If you could choose your own personal theme music to play every time you enter a room, what would you pick?

There’s a song by Jimmy Driftwood, My Get up and Go Just Got up and Went. Others have sung it but I like Jimmy’s rendition. It’s got this stanza:

I get up each morning and dust off my wits
Open the paper and read the obits
If I’m not there, I know I’m not dead
So I eat a good breakfast and go back to bed

Strangest thing you’ve learned while researching a book?

Strangely, I learned when you take research books out of the library the punishment is pretty severe.

Return to Augie Hobble Lane SmithIf you had to choose one band or artist to provide the official soundtrack to your new book, who would it be?

Return to Augie Hobble has a bit of a carny/old west/supernatural vibe to it. Smells like Tom Waits to me.

Name your favorite monster from fiction, film, TV, or any other pop culture source.

Oh crap. Too many. Karloff as Frankenstein’s monster? Possessed Ash from Evil Dead II? Dr. Phibes? The Governor from The Walking Dead? The Invisible Man?

Okay, I guess I’ll go with The Beast from Jean Cocteau’s Beauty and the Beast. Heartbreaking and tragic. Or maybe even Beauty/Belle from the same film. She was rather beastly to that beast.

What was your gateway to SF/Fantasy, as a child or young adult?

Like most kids, I was into comic books. (I attended the first ever San Diego Comic Con in the early 70s. I was amazed that I could walk right up to Jack Kirby, Aragones, Steranko or Neal Adams.) I was also into old time radio shows like X Minus One and The Shadow and tv shows like The Twilight Zone, Hitchcock Presents, Outer Limits, Night Gallery, One Step Beyond… They all warped my brain. But I have to say Bradbury’s The Martian Chronicles made the biggest impact on my early years.

If you, as a ghost, could regularly haunt one celebrity, author, or literary figure, who would it be?

Boy, how exciting would that be?
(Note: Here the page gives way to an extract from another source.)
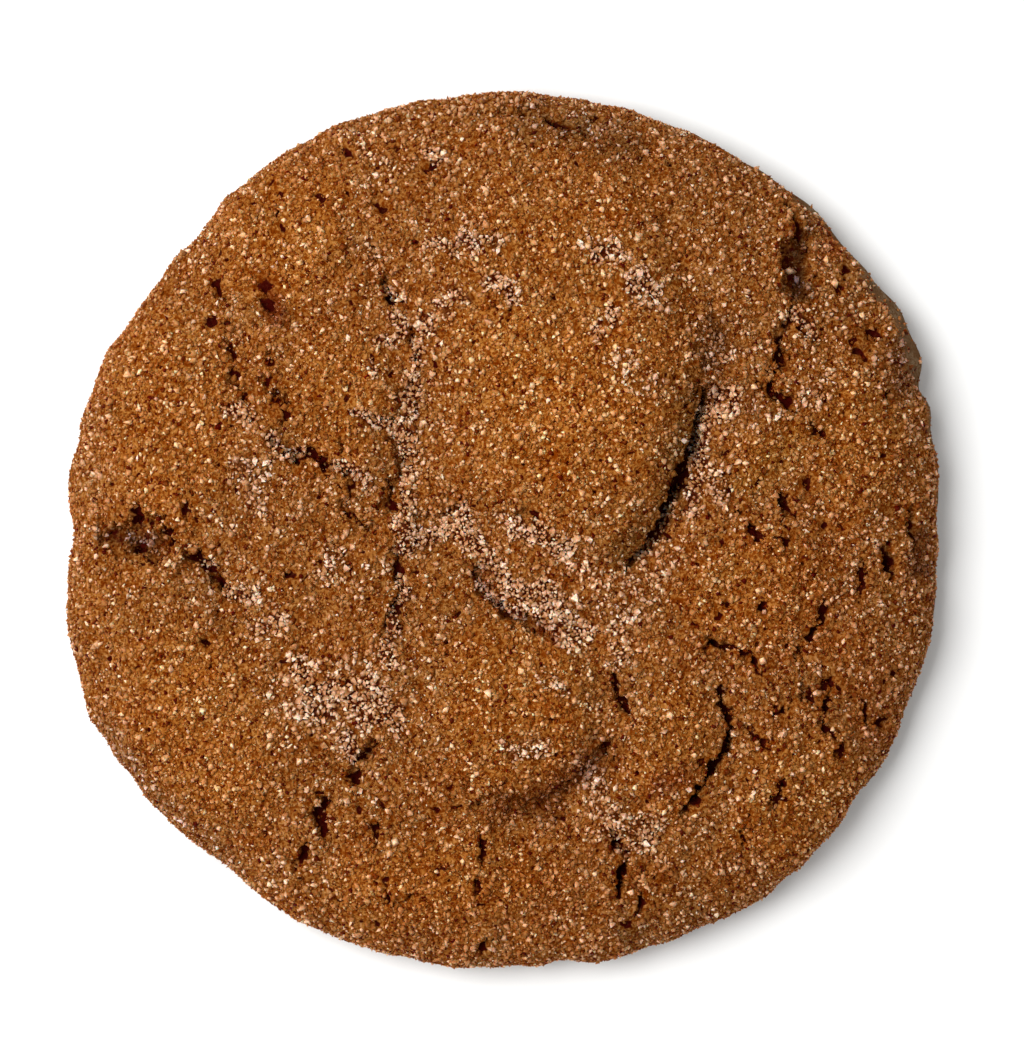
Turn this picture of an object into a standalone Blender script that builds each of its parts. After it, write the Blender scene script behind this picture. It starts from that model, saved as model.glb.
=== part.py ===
"""A pumpkin snickerdoodle: one thick, soft cookie whose cracked top is coated in cinnamon sugar.

The shape values below are in millimetres, seen from above: +X is the photo's right, +Y its top and
+Z up, about the middle of the cookie's flat base. The mesh itself is made in metres.
"""

import math
from collections import namedtuple

import bmesh
import bpy
import numpy as np
from mathutils import Euler, Matrix, Vector, noise
from mathutils.bvhtree import BVHTree
from mathutils.geometry import delaunay_2d_cdt
from mathutils.kdtree import KDTree

MM = 0.001
SEED = 31

# Overall size
RIM_RADIUS = 42.9
RIM_CENTRE = (0.6, -0.4)
DOME_HEIGHT = 11.6
WIDEST_HEIGHT = 3.2
FOOT_INSET = 2.2
FOOT_TURN = math.radians(65)
DOME_FLATNESS = 4.0
DOME_ROUNDING = 0.55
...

To watch some writer sitting at the keyboard, sipping diet Coke, answering email and typing hours on end.

Actually, all the celebrities or writers I would be interested in are already dead so maybe I’ll wait till I’m a ghost myself to hang out with Buster Keaton or Charles Schulz.

What is your favorite short story?

I have many favorite short stories by the likes of Poe, Bierce, Flannery O’Connor, George Saunders, Jean Shepherd, Hemingway (The Nick Adams stories), Bradbury…

But one particular story comes to mind. “Usher II” from Ray Bradbury’s The Martian Chronicles. My middle grade book Return to Augie Hobble is informed by my years working as a custodial host at Disneyland—I used to clean out the Haunted Mansion after closing time for instance—so, “Usher II” is right up my alley being about a Disneyland-like attraction; a replica of the House of Usher. Except this house is built on Mars. The protagonist, Stendahl, flees Earth (where fantasy books have been burned), for Mars to build his castle. So when the officious, book burning types begin populating Mars and inspecting any suspicious act of fantasy consumption, Stendahl’s Poe house becomes a death trap, much like the original house of Usher, devouring all party poopers. It’s hilarious.

If you could find one previously undiscovered book by a non-living author, who would it be? Why?

Probably nobody. The books are never very good, are they? The author has tucked them away in a drawer or at the bottom of a box in the attic then some nosy son, daughter, or widow finds them and publishes them and we all buy them and they probably should have stayed in that drawer or box and we probably shouldn’t be supporting them. Still, will I buy any newly discovered Dr. Seuss, Harper Lee, Edward Gorey or J.D. Salinger? Damn right I will.

What’s your favorite fairy tale, or fairy tale retelling?

Not sure if this qualifies as a “fairy tale” but the animated feature Alice by Jan Svankmajer haunts my dreams. Its genius is that it stays true to the absurdity and surrealism of Carroll’s Alice yet is uniquely its own surrealist thing. One of the strangest/most beautiful stop motion films ever made.